In Christianity, it’s the rapture. Since Jesus is expected to return only when the world is in ruins, every disaster can be framed as a step toward a promised ending.
But the Revolutionary and the Christian both become my friends when they share this commonality: they are helping people right now. They are not testing the purity of someone’s beliefs, or dismissing their work because it doesn’t match an exact philosophy. They are not waiting for a second coming.
This is not a critique of Christianity or Marxism. It is a critique of the tendency to embrace helplessness and suffering by clinging to a narrative that feels neat and complete, a story that frees you from responsibility.
These metanarratives soothe the mind of someone who has realized they cannot do everything.
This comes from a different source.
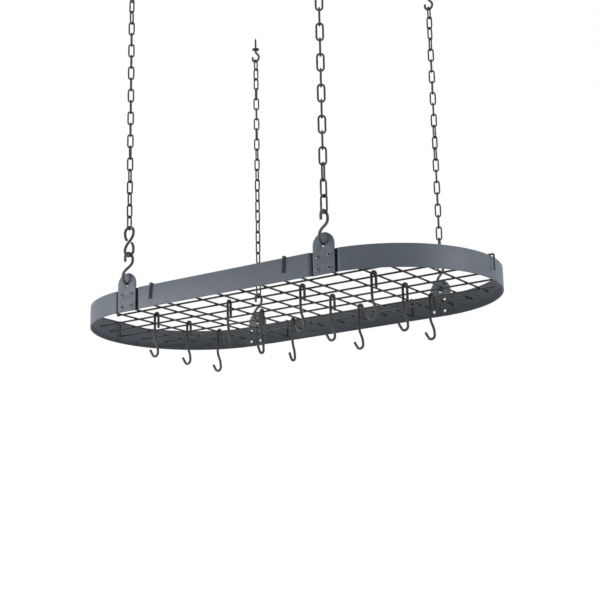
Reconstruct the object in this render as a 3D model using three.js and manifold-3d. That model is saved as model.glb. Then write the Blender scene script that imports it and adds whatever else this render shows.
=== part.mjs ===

But in doing so, they strip away responsibility, and then humanity.
A metanarrative is an overarching story or framework that shapes how people interpret events, values, and truth. It functions as the big-picture explanation of reality that guides a society’s worldview, giving meaning and order to individual stories within it.
First comes the thought: I cannot bring about utopia.
Then comes the lie: I cannot make a difference at all.
Change is never permanent, and it is never enough. We crave things like revolution because they promise just the right amount of change in just the right amount of time. If the change is big enough, maybe we can finally relax. We imagine a kind of stasis of goodness, a place where the work is finished and we can simply rest.
But progress is not about arrival. It is never finished, and that is not a flaw. There are meant to be moments of pride, rest, and enjoyment. Yet there is also a quiet advantage in the work being continuous
Confession
Lately, I have noticed so many steps backwards in local government. And I am not alone. The people who are most attuned to progress, the ones who actually help bring it about, feel the same exhaustion and frustration.
Small victories that took years to win seem to be slipping away. The good civil servants, the ones who cared more about mission than a salary alone, are leaving faster than ever, moving to the private sector because their work was never sustainable or fulfilling enough to keep them. There are many great people still here, but I’m not sure for how long. One friend did a compilation of turnover within the local government and found that, while recent administration saw ~1,000 jobs turnover in a term, the current administration saw ~1,600.
Realizing this backslide can either be a call to action or a punch to the gut. For me, it is the punch. I’ve spent time digging deep and had a small amount of time to myself and realized four things:
Infinite game—it’s never over
It helps to know the change we seek is not only beyond our efforts, it is beyond our comprehension. In our lifetime, we accomplish only a fraction of what can and should be done.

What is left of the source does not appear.